In the context of speaker recognition, one usually models the aggregate distribution of MFCCs over the span of a speech recording (MFCCs are vectors -- usually 10-20 dimensional -- associated with short time windows of speech, typically around 0.02 second in length). The most common choice is Gaussian mixture models (GMMs). Given training recordings for a set of N possible speakers, here is simplified framework for identifying the speaker of a new recording:
-
Extract MFCCs from each of the training recordings. For each recording, model the distribution of MFCCs as a GMM.
-
Extract MFCCs from the new recording.
-
Compute the likelihood of these MFCCs under each of the GMMs fit to the training recordings.
-
Find the training GMM which under which the MFCCs of the new recording have the highest likelihood.
-
The corresponding speaker is our prediction for the speaker of the new recordings.

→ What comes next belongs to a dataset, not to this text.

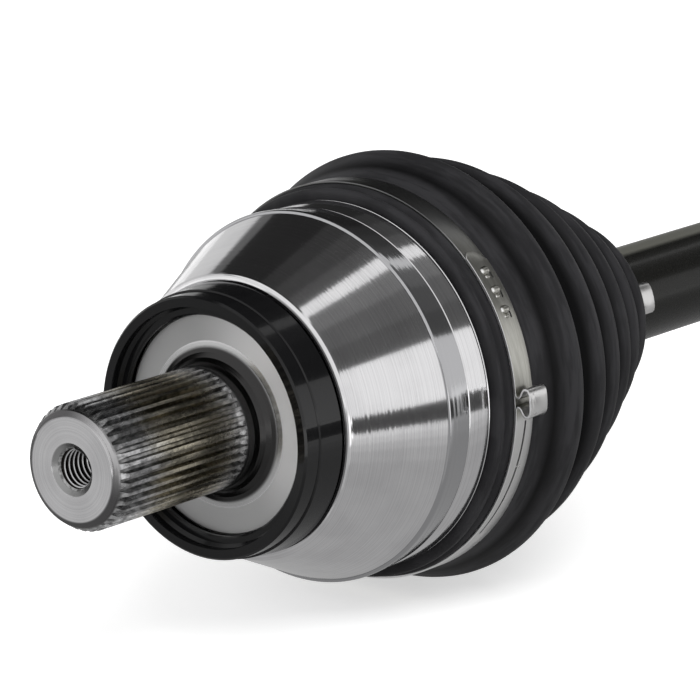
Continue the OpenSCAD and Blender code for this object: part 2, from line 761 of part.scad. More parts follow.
module in_housing() {
    front = in_boot_x;
    seat_r = in_seat_d / 2;
    seat_end = front + collar_reach + press_gap;
    body_r = housing_d / 2;
    floor_x = in_centre + housing_floor;
    journal_r = journal_d / 2;
    seat_end_r = shield_seat_d / 2;
    shield_seat_end = housing_back + shield_seat_len;
    tip_r = gear_spline_d / 2;
    root_r = tip_r - hub_tooth_h;
    nose_r = root_r - 0.4;
    corner_r = 5;
    color([0.75, 0.76, 0.77])
        difference() {
            union() {
                turn(concat(
                    [[front, 0], [front, seat_r - 0.8], [front + 0.8, seat_r], [seat_end, seat_r],
                     [seat_end + 0.2, seat_r + 1], [seat_end + 1.2, body_r]],
                    [[floor_x - 2, body_r]],
                    arc([floor_x - 2, body_r - corner_r], corner_r, 90, 35, 5),
                    [[housing_back - 2.5, seat_end_r + 6], [housing_back, seat_end_r + 3],
                     [housing_back, seat_end_r], [shield_seat_end, seat_end_r],
                     [shield_seat_end, journal_r],
                     [journal_back - 0.8, journal_r], [journal_back, journal_r - 0.8],
                     [journal_back, tip_r + 1], [journal_back + 1, tip_r - neck_step],
                     [gear_spline_x, tip_r - neck_step], [gear_spline_x + runout, root_r - past / 4],
                     [gear_spline_x + 2 * runout, root_r - past],
                     [gear_spline_x + gear_spline_len - past, root_r - past],
                     [gear_spline_x + gear_spline_len - past, nose_r],
                     [snap_x, nose_r], [snap_x, nose_r - groove_h],
                     [snap_x + 2, nose_r - groove_h], [snap_x + 2, nose_r],
                     [stub_end - 1.5, nose_r], [stub_end, nose_r - 1.5], [stub_end, 0]]
                ));
                intersection() {
                    splined_length(gear_spline_x, gear_spline_len, gear_teeth, tip_r, hub_tooth_h);
                    turn([
                        [gear_spline_x, 0], [gear_spline_x, tip_r + past],
                        [gear_spline_x + gear_spline_len - 1.6, tip_r + past],
                        [gear_spline_x + gear_spline_len, root_r], [gear_spline_x + gear_spline_len, 0]
                    ]);
                }
            }
            translate([front - past, 0, 0])
                rotate([0, 90, 0])
                    cylinder(h = floor_x - front + past, r = in_bore_r);
            turn([
                [front - past, 0], [front - past, in_bore_r + 2], [front + past, in_bore_r],
                [front + past, 0]
            ]);
            at_each_ball(30) straight_track(front - past, floor_x - 1.5, ball_r + track_gap);
            // Groove of the wire stop ring.
            translate([stop_ring_x, 0, 0])
                rotate([0, 90, 0])
                    rotate_extrude()
                        translate([stop_ring_r, 0]) circle(stop_wire_r + press_gap);
        }
}

module in_stop_ring() {
    opening = 24;
    color("silver")
        translate([stop_ring_x, 0, 0])
            rotate([0, 90, 0])
                rotate([0, 0, 180 + opening / 2])
                    rotate_extrude(angle = 360 - opening)
                        translate([stop_ring_r, 0]) circle(stop_wire_r);
}

module dust_shield() {
    inner_r = shield_seat_d / 2 + press_gap;
    rim = 3;
    color([0.3, 0.3, 0.31])
        turn([
            [shield_x, inner_r], [shield_x + 4, inner_r], [shield_x + 4, inner_r + shield_t],
            [shield_x + shield_t, inner_r + shield_t], [shield_x + shield_t, shield_d / 2 - shield_t],
            [shield_x + rim + shield_t, shield_d / 2 - shield_t], [shield_x + rim + shield_t, shield_d / 2],
            [shield_x, shield_d / 2]
        ]);
}

module stub_snap_ring() {
    wire_r = 0.95;
    groove_r = gear_spline_d / 2 - hub_tooth_h - 0.4 - groove_h;
    color("dimgray")
        translate([snap_x + 1, 0, 0])
            rotate([0, 90, 0])
                rotate([0, 0, 100])
                    rotate_extrude(angle = 340)
                        translate([groove_r + wire_r + press_gap, 0]) circle(wire_r);
}

bell();
pressed_ring();
out_boot();
out_large_clamp();
out_small_clamp();
out_inner_race();
out_circlip();
out_cage();
out_ball(1);  // out_ball_1
out_ball(2);  // out_ball_2
out_ball(3);  // out_ball_3
out_ball(4);  // out_ball_4
out_ball(5);  // out_ball_5
out_ball(6);  // out_ball_6
bar();
in_inner_race();
in_circlip();
in_cage();
in_axis_balls();
in_ball(30);  // in_ball_1
in_ball(150);  // in_ball_2
in_ball(210);  // in_ball_3
in_ball(330);  // in_ball_4
in_housing();
in_stop_ring();
in_boot();
in_large_clamp();
in_small_clamp();
dust_shield();
stub_snap_ring();
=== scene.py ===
# %% [markdown]
# # Dressing a front-axle drive shaft
# A drive shaft carries the engine's turning force to a front wheel. Its two joints let the wheel
# steer and rise while it turns. The solid parts of this shaft come ready made from OpenSCAD, and
# this lesson gives them what a camera sees: ground steel, oil, paint, rubber and pressed clamps.
# All lengths below are in millimetres until they reach Blender, which counts in metres.

# %% Load the solid parts
import math

import bpy
from mathutils import Matrix, Vector


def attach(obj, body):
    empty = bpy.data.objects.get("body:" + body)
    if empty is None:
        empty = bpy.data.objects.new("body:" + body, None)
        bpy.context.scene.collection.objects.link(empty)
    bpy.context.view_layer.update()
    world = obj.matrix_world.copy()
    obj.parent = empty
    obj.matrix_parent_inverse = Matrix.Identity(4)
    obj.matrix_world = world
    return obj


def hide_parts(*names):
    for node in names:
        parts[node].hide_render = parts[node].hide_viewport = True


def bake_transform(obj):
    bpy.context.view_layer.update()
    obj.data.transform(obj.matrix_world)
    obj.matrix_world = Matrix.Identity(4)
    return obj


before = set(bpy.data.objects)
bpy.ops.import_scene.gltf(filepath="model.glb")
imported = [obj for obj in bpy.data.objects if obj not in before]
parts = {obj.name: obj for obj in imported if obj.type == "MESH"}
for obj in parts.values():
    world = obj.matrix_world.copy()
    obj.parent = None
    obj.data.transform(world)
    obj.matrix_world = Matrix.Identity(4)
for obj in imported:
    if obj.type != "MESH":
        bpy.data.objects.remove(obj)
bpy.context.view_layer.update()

MM = 0.001

# %% [markdown]
# ## The camera
# The long side of the shaft runs along X, and the splined stub points to -X. The picture was
# taken with a long lens, a little above the shaft and in front of the stub. A camera is an eye
# point and three directions: right, up and forward. They go into the columns of its matrix,
# because a Blender camera looks along its own -Z.

# %% Place the camera
right = Vector((0.62953, -0.77698, 0.0))
up = Vector((0.19333, 0.15664, 0.96855))
forward = Vector((0.75254, 0.60973, -0.24882))
stub_face = Vector((-50.3, 0.0, 0.0)) * MM
eye = stub_face + (62.93 * right + 27.177 * up - 948.916 * forward) * MM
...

convo_segment is a simplified adaptation of this idea to the unsupervised setting.
-
We break a conversation between two speakers into 1 second time windows T(i) (with a step of 0.2 seconds).
-
We then extract MFCCs from the recording over each 1s time window (there 50 samples for each window).
-
Instead of fitting a GMM to the MFCCs of each window, we just compute the mean. For each window T(i), this gives is a 10-20 dimensional vector M(i).
-
We cluster these vectors M(i). We just use k-means, but fancier choices are possible. Note that this does mean we need to know the number of speakers in advance.
-
The predictions for who's speaking in the conversation during time window T(i) is just the cluster label of M(i).
Put an audio file example.wav in the same directory as the convo_segment.py. If the number of speakers in example.wav is k, then run
python convo_segment.py example.wav 2
There are two optional command line arguments, 'plot' and 'csv': The 'csv' option will write a .csv containing the cluster labels and the cepstral means M(i) for each time window.
The 'plot' option will plot the M(i) against time. The y-axis is the first principal component of the M(i) over all time windows, the x-axis is time, and the colorign represent the cluster labels (speaker predictions) produced by convo_segment.
scipy python_speech_features numpy pandas sklearn ggplot (for use of the plotting feature)